__Given exercise__
Write out the complete material exactly as it stands.

__Information provided__
________

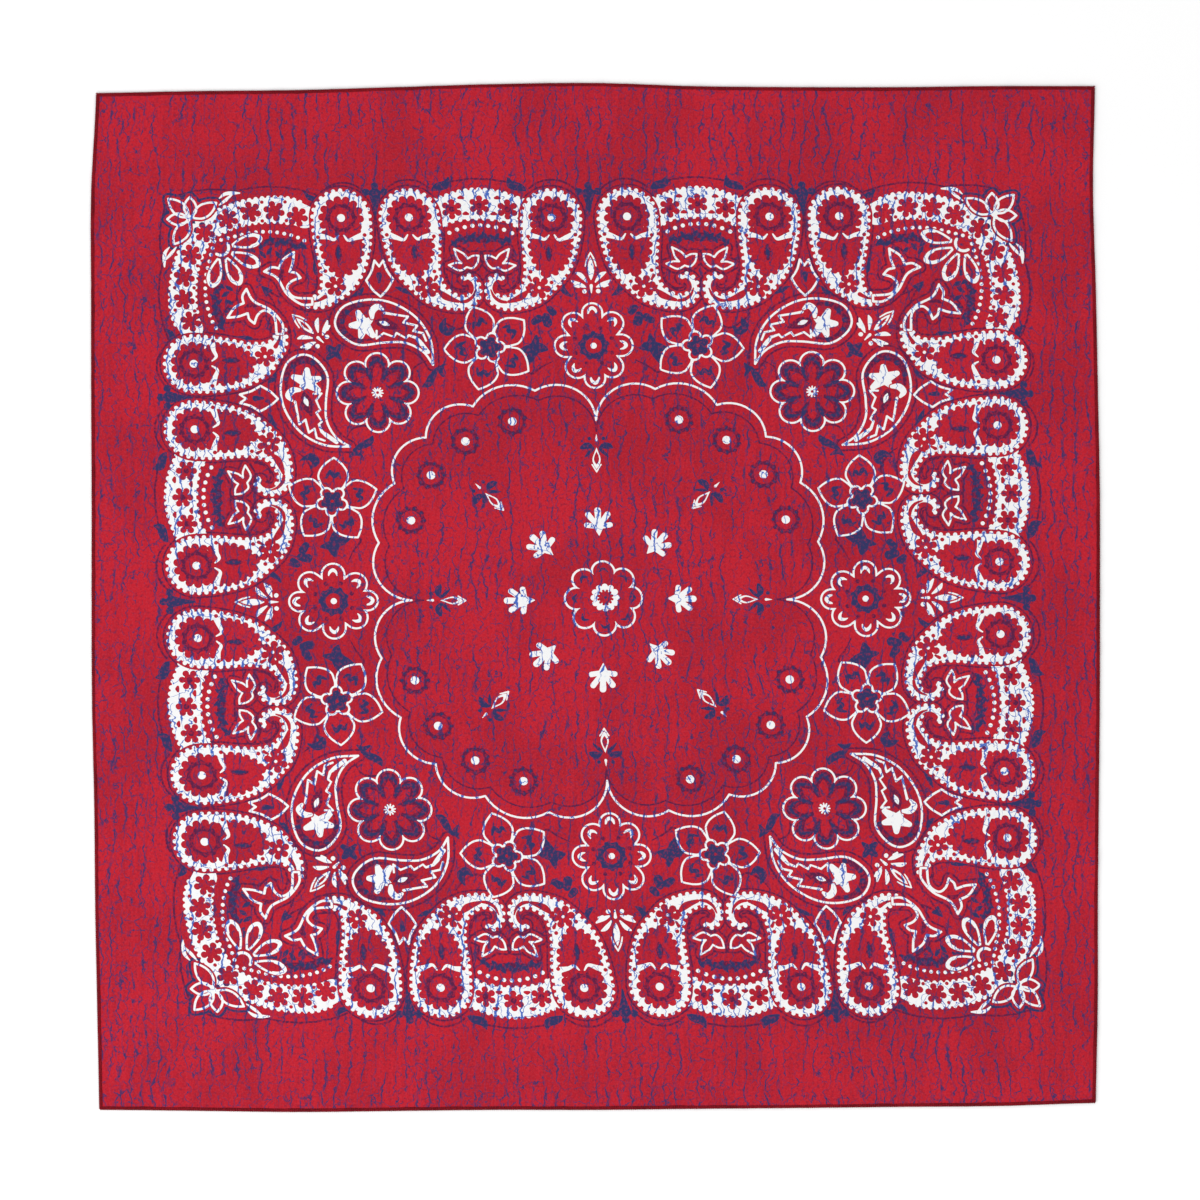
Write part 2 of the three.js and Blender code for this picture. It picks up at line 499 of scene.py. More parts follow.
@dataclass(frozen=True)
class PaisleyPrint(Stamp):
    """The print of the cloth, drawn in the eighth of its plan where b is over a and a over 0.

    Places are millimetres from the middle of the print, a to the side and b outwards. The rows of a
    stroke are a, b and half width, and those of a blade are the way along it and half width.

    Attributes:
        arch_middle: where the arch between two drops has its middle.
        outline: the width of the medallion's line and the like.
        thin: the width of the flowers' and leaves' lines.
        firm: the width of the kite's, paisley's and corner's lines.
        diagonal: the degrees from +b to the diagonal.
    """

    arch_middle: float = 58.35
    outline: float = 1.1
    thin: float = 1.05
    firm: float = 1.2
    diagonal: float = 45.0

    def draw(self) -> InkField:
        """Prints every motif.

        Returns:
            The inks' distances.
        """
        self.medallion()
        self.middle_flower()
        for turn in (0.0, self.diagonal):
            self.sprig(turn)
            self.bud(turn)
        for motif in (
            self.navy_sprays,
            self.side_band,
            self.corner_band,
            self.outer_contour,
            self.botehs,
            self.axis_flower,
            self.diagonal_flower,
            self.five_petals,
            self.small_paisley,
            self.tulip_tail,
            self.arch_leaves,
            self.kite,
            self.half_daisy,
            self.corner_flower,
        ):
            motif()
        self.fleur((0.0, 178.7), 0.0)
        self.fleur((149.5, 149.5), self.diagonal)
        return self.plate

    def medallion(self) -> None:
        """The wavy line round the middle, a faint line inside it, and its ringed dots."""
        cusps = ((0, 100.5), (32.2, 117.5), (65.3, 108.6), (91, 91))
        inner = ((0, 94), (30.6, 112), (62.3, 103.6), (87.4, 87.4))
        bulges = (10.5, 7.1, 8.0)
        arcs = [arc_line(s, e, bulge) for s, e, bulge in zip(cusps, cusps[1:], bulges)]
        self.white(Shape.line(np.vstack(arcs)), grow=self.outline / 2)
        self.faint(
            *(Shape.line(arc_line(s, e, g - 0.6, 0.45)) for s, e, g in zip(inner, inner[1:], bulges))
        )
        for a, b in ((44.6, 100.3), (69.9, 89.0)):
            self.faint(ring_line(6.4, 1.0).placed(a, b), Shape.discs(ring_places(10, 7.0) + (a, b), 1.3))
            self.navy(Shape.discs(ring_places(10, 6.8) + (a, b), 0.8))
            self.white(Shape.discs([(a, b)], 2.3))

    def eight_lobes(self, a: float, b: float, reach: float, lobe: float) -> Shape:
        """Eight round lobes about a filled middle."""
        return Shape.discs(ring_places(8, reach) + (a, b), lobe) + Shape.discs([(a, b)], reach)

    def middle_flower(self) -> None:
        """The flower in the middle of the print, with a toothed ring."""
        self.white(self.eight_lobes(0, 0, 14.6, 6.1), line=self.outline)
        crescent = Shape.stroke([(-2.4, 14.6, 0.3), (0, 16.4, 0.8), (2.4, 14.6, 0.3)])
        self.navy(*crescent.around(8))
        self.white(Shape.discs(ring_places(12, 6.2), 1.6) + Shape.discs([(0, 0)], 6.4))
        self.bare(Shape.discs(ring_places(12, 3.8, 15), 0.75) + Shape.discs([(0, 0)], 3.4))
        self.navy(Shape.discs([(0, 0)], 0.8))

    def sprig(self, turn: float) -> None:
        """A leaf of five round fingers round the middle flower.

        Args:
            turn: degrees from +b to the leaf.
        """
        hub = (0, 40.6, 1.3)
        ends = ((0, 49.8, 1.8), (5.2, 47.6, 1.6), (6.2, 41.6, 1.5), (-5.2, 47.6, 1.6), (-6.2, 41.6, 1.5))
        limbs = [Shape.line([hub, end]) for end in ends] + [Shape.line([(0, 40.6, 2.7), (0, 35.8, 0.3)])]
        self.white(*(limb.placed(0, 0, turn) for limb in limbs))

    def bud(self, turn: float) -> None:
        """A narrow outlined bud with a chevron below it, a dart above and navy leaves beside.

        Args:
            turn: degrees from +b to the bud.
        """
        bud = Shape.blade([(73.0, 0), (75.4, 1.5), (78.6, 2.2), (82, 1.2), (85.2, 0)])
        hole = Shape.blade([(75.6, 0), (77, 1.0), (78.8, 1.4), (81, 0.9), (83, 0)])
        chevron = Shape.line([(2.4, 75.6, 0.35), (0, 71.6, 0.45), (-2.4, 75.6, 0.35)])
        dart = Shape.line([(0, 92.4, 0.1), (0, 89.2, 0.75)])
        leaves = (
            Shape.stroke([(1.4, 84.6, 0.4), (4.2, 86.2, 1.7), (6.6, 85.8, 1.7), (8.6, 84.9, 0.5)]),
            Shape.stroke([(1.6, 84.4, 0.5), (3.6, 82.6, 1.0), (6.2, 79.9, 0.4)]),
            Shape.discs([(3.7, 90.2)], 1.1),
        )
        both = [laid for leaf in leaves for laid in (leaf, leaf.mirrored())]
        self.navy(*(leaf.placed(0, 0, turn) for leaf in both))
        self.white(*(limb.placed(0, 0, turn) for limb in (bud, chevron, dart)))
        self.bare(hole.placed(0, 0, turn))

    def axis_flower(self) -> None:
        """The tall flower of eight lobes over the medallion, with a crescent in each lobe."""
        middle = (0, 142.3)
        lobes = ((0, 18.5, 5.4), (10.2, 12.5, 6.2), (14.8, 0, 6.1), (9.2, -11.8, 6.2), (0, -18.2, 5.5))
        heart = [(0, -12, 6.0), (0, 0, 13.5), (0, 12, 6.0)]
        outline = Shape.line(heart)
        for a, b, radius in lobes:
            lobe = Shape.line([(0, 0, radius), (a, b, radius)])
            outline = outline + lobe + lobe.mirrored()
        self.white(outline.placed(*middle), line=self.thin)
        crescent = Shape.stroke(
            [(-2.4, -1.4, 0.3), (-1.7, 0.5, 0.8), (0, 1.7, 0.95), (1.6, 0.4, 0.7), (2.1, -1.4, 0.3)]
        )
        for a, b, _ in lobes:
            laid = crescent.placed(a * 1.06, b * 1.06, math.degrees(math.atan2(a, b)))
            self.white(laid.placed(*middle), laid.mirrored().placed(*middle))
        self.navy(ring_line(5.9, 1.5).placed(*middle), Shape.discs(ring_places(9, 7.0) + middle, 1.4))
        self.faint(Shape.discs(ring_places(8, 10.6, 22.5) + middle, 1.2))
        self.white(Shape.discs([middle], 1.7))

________

__Correct answer__
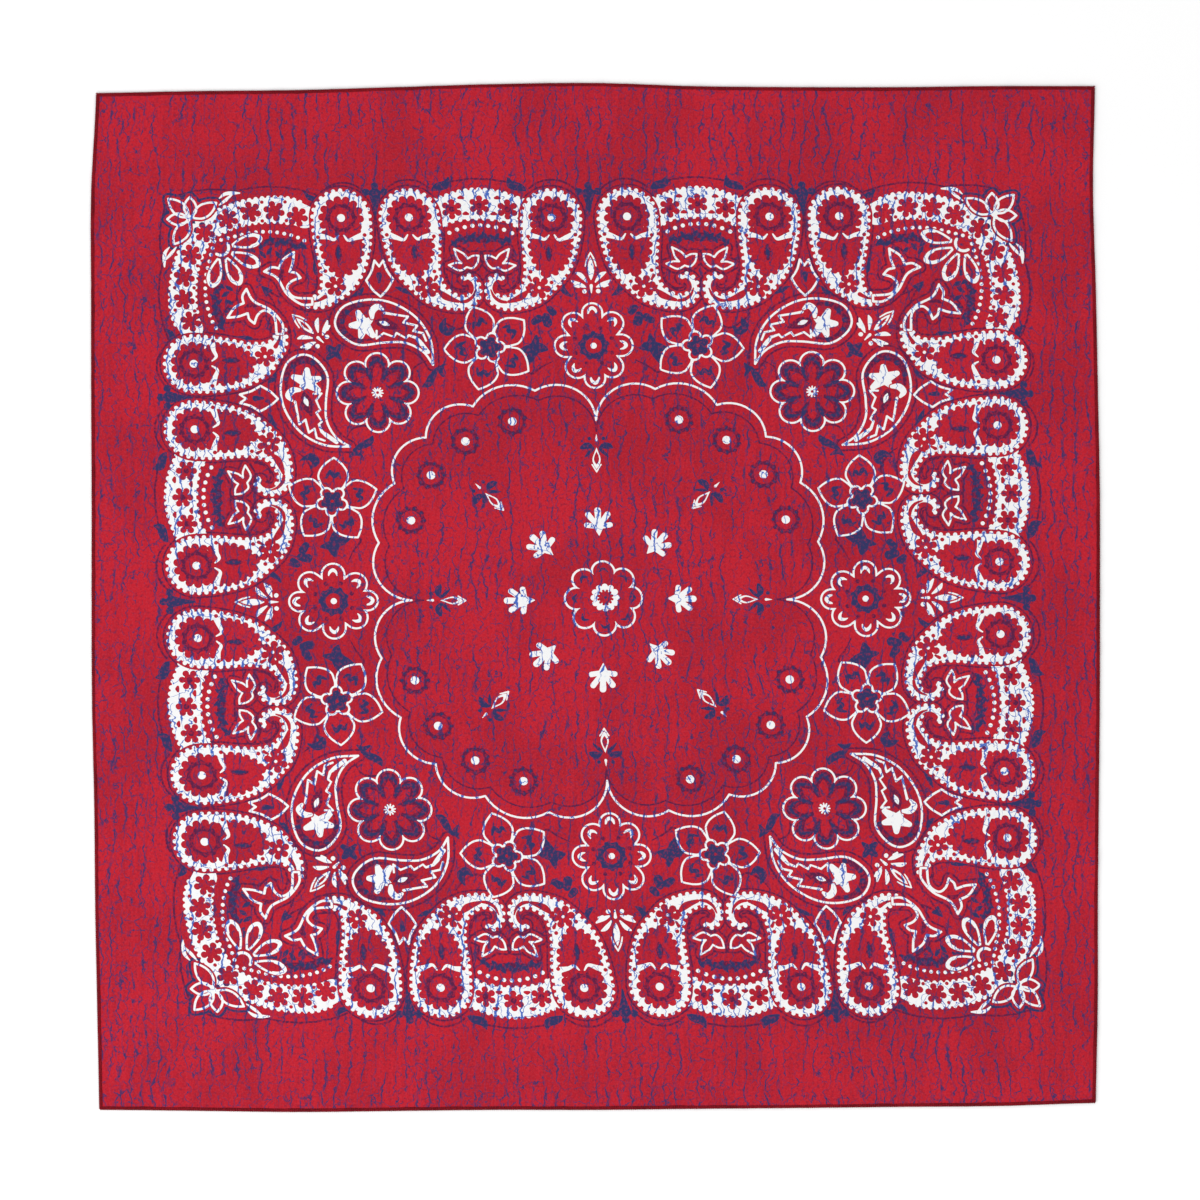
Write part 2 of the three.js and Blender code for this picture. It picks up at line 499 of scene.py. More parts follow.
@dataclass(frozen=True)
class PaisleyPrint(Stamp):
    """The print of the cloth, drawn in the eighth of its plan where b is over a and a over 0.

    Places are millimetres from the middle of the print, a to the side and b outwards. The rows of a
    stroke are a, b and half width, and those of a blade are the way along it and half width.

    Attributes:
        arch_middle: where the arch between two drops has its middle.
        outline: the width of the medallion's line and the like.
        thin: the width of the flowers' and leaves' lines.
        firm: the width of the kite's, paisley's and corner's lines.
        diagonal: the degrees from +b to the diagonal.
    """

    arch_middle: float = 58.35
    outline: float = 1.1
    thin: float = 1.05
    firm: float = 1.2
    diagonal: float = 45.0

    def draw(self) -> InkField:
        """Prints every motif.

        Returns:
            The inks' distances.
        """
        self.medallion()
        self.middle_flower()
        for turn in (0.0, self.diagonal):
            self.sprig(turn)
            self.bud(turn)
        for motif in (
            self.navy_sprays,
            self.side_band,
            self.corner_band,
            self.outer_contour,
            self.botehs,
            self.axis_flower,
            self.diagonal_flower,
            self.five_petals,
            self.small_paisley,
            self.tulip_tail,
            self.arch_leaves,
            self.kite,
            self.half_daisy,
            self.corner_flower,
        ):
            motif()
        self.fleur((0.0, 178.7), 0.0)
        self.fleur((149.5, 149.5), self.diagonal)
        return self.plate

    def medallion(self) -> None:
        """The wavy line round the middle, a faint line inside it, and its ringed dots."""
        cusps = ((0, 100.5), (32.2, 117.5), (65.3, 108.6), (91, 91))
        inner = ((0, 94), (30.6, 112), (62.3, 103.6), (87.4, 87.4))
        bulges = (10.5, 7.1, 8.0)
        arcs = [arc_line(s, e, bulge) for s, e, bulge in zip(cusps, cusps[1:], bulges)]
        self.white(Shape.line(np.vstack(arcs)), grow=self.outline / 2)
        self.faint(
            *(Shape.line(arc_line(s, e, g - 0.6, 0.45)) for s, e, g in zip(inner, inner[1:], bulges))
        )
        for a, b in ((44.6, 100.3), (69.9, 89.0)):
            self.faint(ring_line(6.4, 1.0).placed(a, b), Shape.discs(ring_places(10, 7.0) + (a, b), 1.3))
            self.navy(Shape.discs(ring_places(10, 6.8) + (a, b), 0.8))
            self.white(Shape.discs([(a, b)], 2.3))

    def eight_lobes(self, a: float, b: float, reach: float, lobe: float) -> Shape:
        """Eight round lobes about a filled middle."""
        return Shape.discs(ring_places(8, reach) + (a, b), lobe) + Shape.discs([(a, b)], reach)

    def middle_flower(self) -> None:
        """The flower in the middle of the print, with a toothed ring."""
        self.white(self.eight_lobes(0, 0, 14.6, 6.1), line=self.outline)
        crescent = Shape.stroke([(-2.4, 14.6, 0.3), (0, 16.4, 0.8), (2.4, 14.6, 0.3)])
        self.navy(*crescent.around(8))
        self.white(Shape.discs(ring_places(12, 6.2), 1.6) + Shape.discs([(0, 0)], 6.4))
        self.bare(Shape.discs(ring_places(12, 3.8, 15), 0.75) + Shape.discs([(0, 0)], 3.4))
        self.navy(Shape.discs([(0, 0)], 0.8))

    def sprig(self, turn: float) -> None:
        """A leaf of five round fingers round the middle flower.

        Args:
            turn: degrees from +b to the leaf.
        """
        hub = (0, 40.6, 1.3)
        ends = ((0, 49.8, 1.8), (5.2, 47.6, 1.6), (6.2, 41.6, 1.5), (-5.2, 47.6, 1.6), (-6.2, 41.6, 1.5))
        limbs = [Shape.line([hub, end]) for end in ends] + [Shape.line([(0, 40.6, 2.7), (0, 35.8, 0.3)])]
        self.white(*(limb.placed(0, 0, turn) for limb in limbs))

    def bud(self, turn: float) -> None:
        """A narrow outlined bud with a chevron below it, a dart above and navy leaves beside.

        Args:
            turn: degrees from +b to the bud.
        """
        bud = Shape.blade([(73.0, 0), (75.4, 1.5), (78.6, 2.2), (82, 1.2), (85.2, 0)])
        hole = Shape.blade([(75.6, 0), (77, 1.0), (78.8, 1.4), (81, 0.9), (83, 0)])
        chevron = Shape.line([(2.4, 75.6, 0.35), (0, 71.6, 0.45), (-2.4, 75.6, 0.35)])
        dart = Shape.line([(0, 92.4, 0.1), (0, 89.2, 0.75)])
        leaves = (
            Shape.stroke([(1.4, 84.6, 0.4), (4.2, 86.2, 1.7), (6.6, 85.8, 1.7), (8.6, 84.9, 0.5)]),
            Shape.stroke([(1.6, 84.4, 0.5), (3.6, 82.6, 1.0), (6.2, 79.9, 0.4)]),
            Shape.discs([(3.7, 90.2)], 1.1),
        )
        both = [laid for leaf in leaves for laid in (leaf, leaf.mirrored())]
        self.navy(*(leaf.placed(0, 0, turn) for leaf in both))
        self.white(*(limb.placed(0, 0, turn) for limb in (bud, chevron, dart)))
        self.bare(hole.placed(0, 0, turn))

    def axis_flower(self) -> None:
        """The tall flower of eight lobes over the medallion, with a crescent in each lobe."""
        middle = (0, 142.3)
        lobes = ((0, 18.5, 5.4), (10.2, 12.5, 6.2), (14.8, 0, 6.1), (9.2, -11.8, 6.2), (0, -18.2, 5.5))
        heart = [(0, -12, 6.0), (0, 0, 13.5), (0, 12, 6.0)]
        outline = Shape.line(heart)
        for a, b, radius in lobes:
            lobe = Shape.line([(0, 0, radius), (a, b, radius)])
            outline = outline + lobe + lobe.mirrored()
        self.white(outline.placed(*middle), line=self.thin)
        crescent = Shape.stroke(
            [(-2.4, -1.4, 0.3), (-1.7, 0.5, 0.8), (0, 1.7, 0.95), (1.6, 0.4, 0.7), (2.1, -1.4, 0.3)]
        )
        for a, b, _ in lobes:
            laid = crescent.placed(a * 1.06, b * 1.06, math.degrees(math.atan2(a, b)))
            self.white(laid.placed(*middle), laid.mirrored().placed(*middle))
        self.navy(ring_line(5.9, 1.5).placed(*middle), Shape.discs(ring_places(9, 7.0) + middle, 1.4))
        self.faint(Shape.discs(ring_places(8, 10.6, 22.5) + middle, 1.2))
        self.white(Shape.discs([middle], 1.7))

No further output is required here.